As my hon. Friend the Member for Ilford North (Wes Streeting) said, under this Government we are seeing the largest real-term cuts for 20 years. The schools budget will not be protected in real terms and will not rise during the Parliament, and funding will be protected only in cash terms. No planning for budgets has been put in place by the Department for Education to cover the cost pressures that have been articulately pointed out by hon. Members today, such as inflation, the living wage, pension provision and the apprenticeship levy, which the hon. Member for Sutton and Cheam (Paul Scully) mentioned. There has already been a sharp rise in the proportion of secondary schools in deficit, which has risen to nearly 60% in 2014-15, according to the National Audit Office. The NAO has also confirmed that there will be a real-terms reduction in funding per pupil because of a failure to increase funding in line with inflation. That, I am afraid, is a clear breach of the Conservative party’s manifesto commitment.
The Library briefing states that
“inner London constituencies are expected to see the biggest fall in funding under the consultation proposals.”
There are particular pressures on London from the fair funding formula, as has been pointed out. The number of children on free school meals has declined in London, partly because of gentrification in particular areas, but also because of benefit changes, which mean that fewer children are eligible. That is having a disproportionate impact on school budgets in London.
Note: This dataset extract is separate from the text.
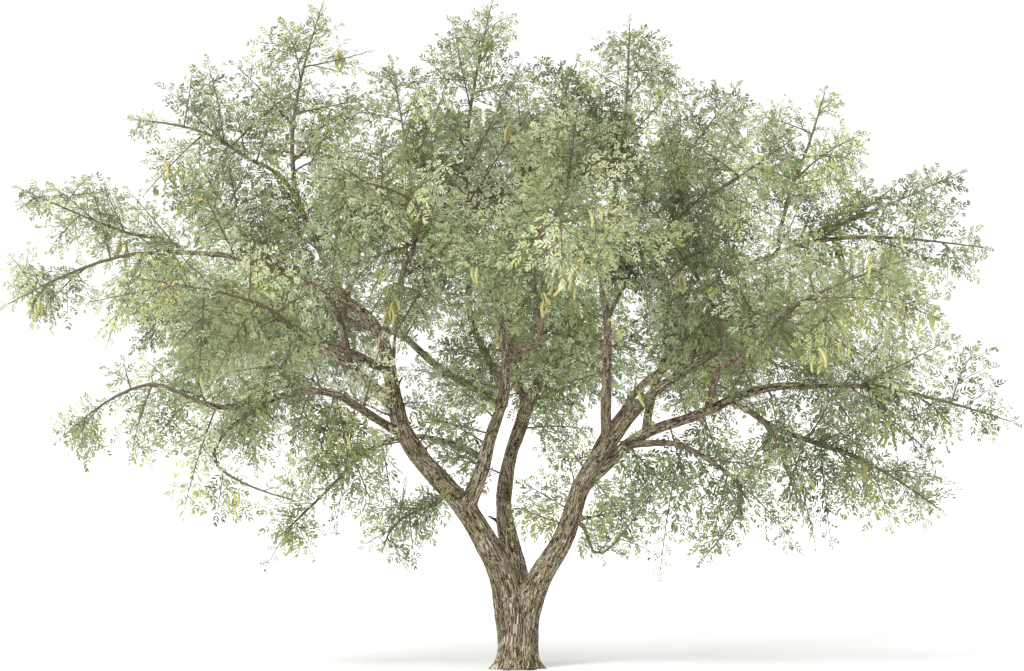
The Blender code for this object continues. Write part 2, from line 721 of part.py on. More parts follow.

The Secretary of State has said that no school should lose more than 1.5% of its funding as a result of changes to the funding formula. However, it has already been shown by the IFS and the NAO that, given the budget cuts, cuts to schools will be far more severe. Those are the figures on the union’s website.
The financial challenges of providing London school places is huge, because of the cost pressures and land values. That is why we have seen the Government U-turn on the 50% faith school cap. The Catholic Church needs to build at least 40 new schools in London and the Government have had to U-turn on their policy from 2010.
The free school programme in London is not subject to any spatial planning whatsoever. There was a school in Bermondsey that recently closed down after £3.5 million was spent in two years on educating 60 pupils. That was £60,000 per pupil. As my right hon. Friend the Member for Tottenham (Mr Lammy) said, we could have sent those pupils to Eton for half the price. That is what happens when there is a free school programme that is not subject to spatial planning.
The Education Funding Agency is paying inflated prices for land, particularly in London. Funding issues are hitting teacher recruitment, as has been articulately pointed out. Pay in real terms for teachers has fallen by 10% since 2010. The jobs market is beginning to pick up, no wonder we are failing to meet our graduate targets for teacher training, which adds to the pressures. The cost of living, as has also been pointed out, and the cost of childcare are exacerbating the problems, as is inflation. My hon. Friend the Member for Mitcham and Morden (Siobhain McDonagh) has been articulate for weeks and months in the Chamber on the effect of London’s housing crisis, which means that teachers are priced out of the market.
As I have said, the Opposition would love to support elements of the funding formula. I remember the joke by Peter Kaye, who is a Bolton comedian. When his children were trying to get to sleep but could not do so because of the “wardrobe monsters”, he rang them up and said, “Don’t worry about the wardrobe monsters. It’s the burglars coming in through the roof!” This issue is not about the funding formula, a high needs index, a deprivation index or the focus on prior attainment; it is to do with cost inflation. The Minister should stop confusing the matter for his own Back Benchers and for Parliament. The national funding formula will not touch the sides of what needs to be done to avert a massive crisis in our schools.
We need change. The Minister should not bang on about the funding formula. He needs to address the cost pressures that all schools face. He needs to tell them, which he has not done so far, how they are to make the savings required. More importantly, however, he needs to tell us how he will change his mind in the weeks and months to come.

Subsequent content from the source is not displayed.